Work to do:
Output exactly the lines that run from the line containing "imported = [obj" through the line containing "CAD_LOW, CAD_HIGH = object_bounds()", with both ends included.

CAD and scene scripts:
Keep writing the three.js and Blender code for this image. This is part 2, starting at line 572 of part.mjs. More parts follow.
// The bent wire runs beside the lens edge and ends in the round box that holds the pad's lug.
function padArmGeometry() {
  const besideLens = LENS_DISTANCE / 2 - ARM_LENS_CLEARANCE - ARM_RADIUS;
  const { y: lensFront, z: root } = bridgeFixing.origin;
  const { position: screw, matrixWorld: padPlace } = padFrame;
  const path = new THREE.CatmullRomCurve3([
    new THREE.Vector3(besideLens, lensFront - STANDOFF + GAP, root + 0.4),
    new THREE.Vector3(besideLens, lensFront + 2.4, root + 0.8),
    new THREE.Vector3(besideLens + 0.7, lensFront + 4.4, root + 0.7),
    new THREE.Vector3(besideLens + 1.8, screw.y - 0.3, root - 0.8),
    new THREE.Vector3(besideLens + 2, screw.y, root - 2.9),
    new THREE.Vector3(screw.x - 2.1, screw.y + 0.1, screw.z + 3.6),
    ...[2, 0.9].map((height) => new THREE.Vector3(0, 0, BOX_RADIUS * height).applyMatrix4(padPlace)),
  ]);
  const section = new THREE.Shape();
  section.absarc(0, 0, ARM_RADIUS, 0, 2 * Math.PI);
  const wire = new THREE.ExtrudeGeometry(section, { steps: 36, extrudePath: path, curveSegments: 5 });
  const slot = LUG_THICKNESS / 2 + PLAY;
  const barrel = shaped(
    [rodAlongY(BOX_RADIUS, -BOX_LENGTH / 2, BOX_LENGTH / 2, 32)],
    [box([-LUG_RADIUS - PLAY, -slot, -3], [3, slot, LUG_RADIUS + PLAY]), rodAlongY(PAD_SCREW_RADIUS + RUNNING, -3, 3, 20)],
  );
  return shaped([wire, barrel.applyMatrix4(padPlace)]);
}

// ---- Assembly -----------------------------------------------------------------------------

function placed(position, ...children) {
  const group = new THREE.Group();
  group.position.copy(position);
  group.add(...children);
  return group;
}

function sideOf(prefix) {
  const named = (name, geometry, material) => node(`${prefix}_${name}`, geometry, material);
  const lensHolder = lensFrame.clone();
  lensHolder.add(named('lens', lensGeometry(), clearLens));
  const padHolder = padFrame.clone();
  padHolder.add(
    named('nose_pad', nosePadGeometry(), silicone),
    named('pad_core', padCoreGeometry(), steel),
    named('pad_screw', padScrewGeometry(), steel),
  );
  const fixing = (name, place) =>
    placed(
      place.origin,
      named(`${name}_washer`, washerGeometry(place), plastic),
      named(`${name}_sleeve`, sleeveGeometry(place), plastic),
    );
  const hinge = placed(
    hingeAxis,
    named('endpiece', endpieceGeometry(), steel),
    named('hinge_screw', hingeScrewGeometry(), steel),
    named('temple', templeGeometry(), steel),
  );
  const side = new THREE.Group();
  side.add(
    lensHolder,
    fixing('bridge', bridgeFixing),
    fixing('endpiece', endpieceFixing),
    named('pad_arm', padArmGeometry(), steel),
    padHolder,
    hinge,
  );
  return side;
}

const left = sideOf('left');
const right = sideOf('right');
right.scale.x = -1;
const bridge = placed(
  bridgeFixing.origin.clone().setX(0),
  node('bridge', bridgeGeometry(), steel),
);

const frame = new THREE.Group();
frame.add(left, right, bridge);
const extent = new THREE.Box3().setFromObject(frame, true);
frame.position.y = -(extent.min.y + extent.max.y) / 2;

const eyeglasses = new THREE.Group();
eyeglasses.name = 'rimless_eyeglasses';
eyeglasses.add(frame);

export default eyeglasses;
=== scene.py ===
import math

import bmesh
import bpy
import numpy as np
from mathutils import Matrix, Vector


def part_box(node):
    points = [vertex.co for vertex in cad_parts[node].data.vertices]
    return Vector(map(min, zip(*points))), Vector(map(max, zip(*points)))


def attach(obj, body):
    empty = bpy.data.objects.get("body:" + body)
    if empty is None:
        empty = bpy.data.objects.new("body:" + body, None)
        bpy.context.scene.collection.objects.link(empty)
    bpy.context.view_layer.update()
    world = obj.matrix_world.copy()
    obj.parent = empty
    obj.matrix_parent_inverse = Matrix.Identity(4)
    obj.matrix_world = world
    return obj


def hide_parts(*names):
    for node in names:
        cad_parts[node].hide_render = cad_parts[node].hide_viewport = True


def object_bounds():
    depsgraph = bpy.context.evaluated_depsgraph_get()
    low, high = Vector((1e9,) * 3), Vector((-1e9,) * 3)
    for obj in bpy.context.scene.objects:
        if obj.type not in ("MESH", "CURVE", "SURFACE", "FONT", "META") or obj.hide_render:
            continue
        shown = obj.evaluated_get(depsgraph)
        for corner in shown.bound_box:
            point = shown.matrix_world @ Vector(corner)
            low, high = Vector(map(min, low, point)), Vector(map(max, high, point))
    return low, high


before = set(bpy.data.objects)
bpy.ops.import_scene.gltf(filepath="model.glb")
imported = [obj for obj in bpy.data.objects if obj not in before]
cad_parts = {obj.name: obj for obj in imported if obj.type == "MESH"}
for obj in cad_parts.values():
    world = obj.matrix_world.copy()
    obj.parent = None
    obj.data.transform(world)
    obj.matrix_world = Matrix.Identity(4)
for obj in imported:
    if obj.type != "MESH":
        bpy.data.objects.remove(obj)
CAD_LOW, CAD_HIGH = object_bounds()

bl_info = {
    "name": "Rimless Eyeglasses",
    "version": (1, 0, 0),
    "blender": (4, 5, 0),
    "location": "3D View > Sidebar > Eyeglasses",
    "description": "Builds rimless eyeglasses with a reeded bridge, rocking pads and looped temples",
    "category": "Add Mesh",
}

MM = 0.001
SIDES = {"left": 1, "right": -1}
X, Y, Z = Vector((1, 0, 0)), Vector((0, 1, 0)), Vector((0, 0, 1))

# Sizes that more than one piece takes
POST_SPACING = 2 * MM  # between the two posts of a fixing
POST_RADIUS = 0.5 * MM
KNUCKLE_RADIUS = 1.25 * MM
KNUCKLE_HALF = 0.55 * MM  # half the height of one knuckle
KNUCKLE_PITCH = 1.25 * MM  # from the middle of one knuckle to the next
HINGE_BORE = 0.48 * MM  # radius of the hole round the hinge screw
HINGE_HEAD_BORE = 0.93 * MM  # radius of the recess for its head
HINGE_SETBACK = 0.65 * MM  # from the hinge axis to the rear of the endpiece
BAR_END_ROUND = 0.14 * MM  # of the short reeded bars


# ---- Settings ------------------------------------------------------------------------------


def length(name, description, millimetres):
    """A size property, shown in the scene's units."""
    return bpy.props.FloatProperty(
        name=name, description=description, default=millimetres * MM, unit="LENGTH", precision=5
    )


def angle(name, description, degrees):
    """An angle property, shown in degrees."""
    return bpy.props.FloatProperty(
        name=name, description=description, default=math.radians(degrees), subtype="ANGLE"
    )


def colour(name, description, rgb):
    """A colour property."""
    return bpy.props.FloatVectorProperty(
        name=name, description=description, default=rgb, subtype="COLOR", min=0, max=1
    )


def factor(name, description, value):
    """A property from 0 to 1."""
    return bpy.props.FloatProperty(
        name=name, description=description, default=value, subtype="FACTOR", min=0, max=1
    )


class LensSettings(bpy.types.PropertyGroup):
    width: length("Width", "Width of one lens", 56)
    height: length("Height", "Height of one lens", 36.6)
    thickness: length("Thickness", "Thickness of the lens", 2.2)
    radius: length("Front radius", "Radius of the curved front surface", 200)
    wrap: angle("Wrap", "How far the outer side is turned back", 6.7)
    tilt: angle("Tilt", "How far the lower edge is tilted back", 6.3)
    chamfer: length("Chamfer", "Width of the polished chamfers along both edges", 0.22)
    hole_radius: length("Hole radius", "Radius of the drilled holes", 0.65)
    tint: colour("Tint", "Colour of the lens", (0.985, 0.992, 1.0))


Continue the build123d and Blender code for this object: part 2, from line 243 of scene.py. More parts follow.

Task solution:
imported = [obj for obj in bpy.data.objects if obj not in before]
cad_parts = {obj.name: obj for obj in imported if obj.type == "MESH"}
for obj in cad_parts.values():
    world = obj.matrix_world.copy()
    obj.parent = None
    obj.data.transform(world)
    obj.matrix_world = Matrix.Identity(4)
for obj in imported:
    if obj.type != "MESH":
        bpy.data.objects.remove(obj)
CAD_LOW, CAD_HIGH = object_bounds()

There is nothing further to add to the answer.